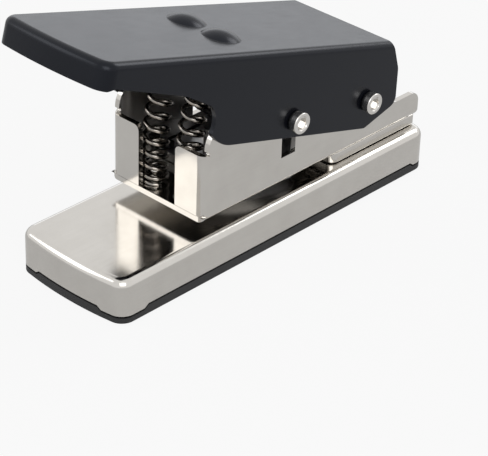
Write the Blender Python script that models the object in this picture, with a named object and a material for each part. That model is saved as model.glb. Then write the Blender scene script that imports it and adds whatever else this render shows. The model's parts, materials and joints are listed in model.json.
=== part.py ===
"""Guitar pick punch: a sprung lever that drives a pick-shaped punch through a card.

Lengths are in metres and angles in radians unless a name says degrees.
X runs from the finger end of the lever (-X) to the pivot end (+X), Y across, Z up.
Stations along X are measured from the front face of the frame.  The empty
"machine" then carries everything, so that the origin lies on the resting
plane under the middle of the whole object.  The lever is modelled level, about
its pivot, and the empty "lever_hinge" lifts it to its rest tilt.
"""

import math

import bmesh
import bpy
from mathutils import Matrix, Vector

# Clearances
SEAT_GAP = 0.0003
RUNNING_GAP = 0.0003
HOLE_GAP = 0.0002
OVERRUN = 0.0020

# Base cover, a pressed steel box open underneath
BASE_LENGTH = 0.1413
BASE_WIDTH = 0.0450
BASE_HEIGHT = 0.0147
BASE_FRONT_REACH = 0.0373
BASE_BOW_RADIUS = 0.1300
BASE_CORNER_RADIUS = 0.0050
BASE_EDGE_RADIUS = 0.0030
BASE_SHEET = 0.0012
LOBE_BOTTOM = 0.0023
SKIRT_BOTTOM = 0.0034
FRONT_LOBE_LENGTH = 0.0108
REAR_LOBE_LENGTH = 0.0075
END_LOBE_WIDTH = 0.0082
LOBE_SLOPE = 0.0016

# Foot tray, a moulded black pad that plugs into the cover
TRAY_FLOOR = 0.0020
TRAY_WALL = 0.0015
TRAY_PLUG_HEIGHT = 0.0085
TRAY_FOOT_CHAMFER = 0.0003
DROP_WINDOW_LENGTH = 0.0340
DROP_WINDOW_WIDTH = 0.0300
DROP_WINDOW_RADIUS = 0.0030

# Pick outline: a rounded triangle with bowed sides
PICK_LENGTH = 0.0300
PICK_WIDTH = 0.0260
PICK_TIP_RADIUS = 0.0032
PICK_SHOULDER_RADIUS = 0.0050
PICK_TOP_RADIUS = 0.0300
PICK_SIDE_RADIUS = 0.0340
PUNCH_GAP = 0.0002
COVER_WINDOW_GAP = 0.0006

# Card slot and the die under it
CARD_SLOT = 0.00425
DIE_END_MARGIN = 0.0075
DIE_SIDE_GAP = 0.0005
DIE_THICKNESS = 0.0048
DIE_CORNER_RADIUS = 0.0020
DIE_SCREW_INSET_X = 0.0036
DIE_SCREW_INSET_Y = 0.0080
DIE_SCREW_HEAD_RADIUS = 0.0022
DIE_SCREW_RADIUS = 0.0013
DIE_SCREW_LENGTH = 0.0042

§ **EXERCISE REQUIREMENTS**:
Each line above is to be repeated exactly.

§ **COMPLETED TASK**:
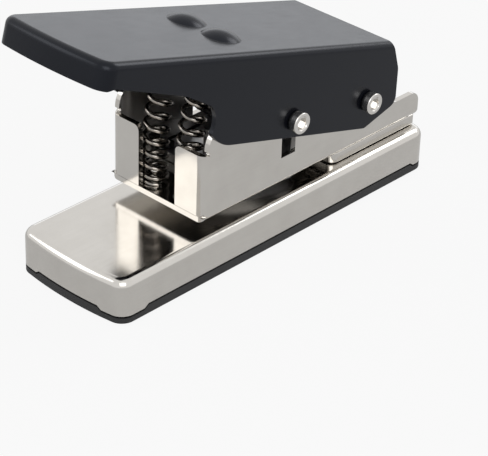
Write the Blender Python script that models the object in this picture, with a named object and a material for each part. That model is saved as model.glb. Then write the Blender scene script that imports it and adds whatever else this render shows. The model's parts, materials and joints are listed in model.json.
=== part.py ===
"""Guitar pick punch: a sprung lever that drives a pick-shaped punch through a card.

Lengths are in metres and angles in radians unless a name says degrees.
X runs from the finger end of the lever (-X) to the pivot end (+X), Y across, Z up.
Stations along X are measured from the front face of the frame.  The empty
"machine" then carries everything, so that the origin lies on the resting
plane under the middle of the whole object.  The lever is modelled level, about
its pivot, and the empty "lever_hinge" lifts it to its rest tilt.
"""

import math

import bmesh
import bpy
from mathutils import Matrix, Vector

# Clearances
SEAT_GAP = 0.0003
RUNNING_GAP = 0.0003
HOLE_GAP = 0.0002
OVERRUN = 0.0020

# Base cover, a pressed steel box open underneath
BASE_LENGTH = 0.1413
BASE_WIDTH = 0.0450
BASE_HEIGHT = 0.0147
BASE_FRONT_REACH = 0.0373
BASE_BOW_RADIUS = 0.1300
BASE_CORNER_RADIUS = 0.0050
BASE_EDGE_RADIUS = 0.0030
BASE_SHEET = 0.0012
LOBE_BOTTOM = 0.0023
SKIRT_BOTTOM = 0.0034
FRONT_LOBE_LENGTH = 0.0108
REAR_LOBE_LENGTH = 0.0075
END_LOBE_WIDTH = 0.0082
LOBE_SLOPE = 0.0016

# Foot tray, a moulded black pad that plugs into the cover
TRAY_FLOOR = 0.0020
TRAY_WALL = 0.0015
TRAY_PLUG_HEIGHT = 0.0085
TRAY_FOOT_CHAMFER = 0.0003
DROP_WINDOW_LENGTH = 0.0340
DROP_WINDOW_WIDTH = 0.0300
DROP_WINDOW_RADIUS = 0.0030

# Pick outline: a rounded triangle with bowed sides
PICK_LENGTH = 0.0300
PICK_WIDTH = 0.0260
PICK_TIP_RADIUS = 0.0032
PICK_SHOULDER_RADIUS = 0.0050
PICK_TOP_RADIUS = 0.0300
PICK_SIDE_RADIUS = 0.0340
PUNCH_GAP = 0.0002
COVER_WINDOW_GAP = 0.0006

# Card slot and the die under it
CARD_SLOT = 0.00425
DIE_END_MARGIN = 0.0075
DIE_SIDE_GAP = 0.0005
DIE_THICKNESS = 0.0048
DIE_CORNER_RADIUS = 0.0020
DIE_SCREW_INSET_X = 0.0036
DIE_SCREW_INSET_Y = 0.0080
DIE_SCREW_HEAD_RADIUS = 0.0022
DIE_SCREW_RADIUS = 0.0013
DIE_SCREW_LENGTH = 0.0042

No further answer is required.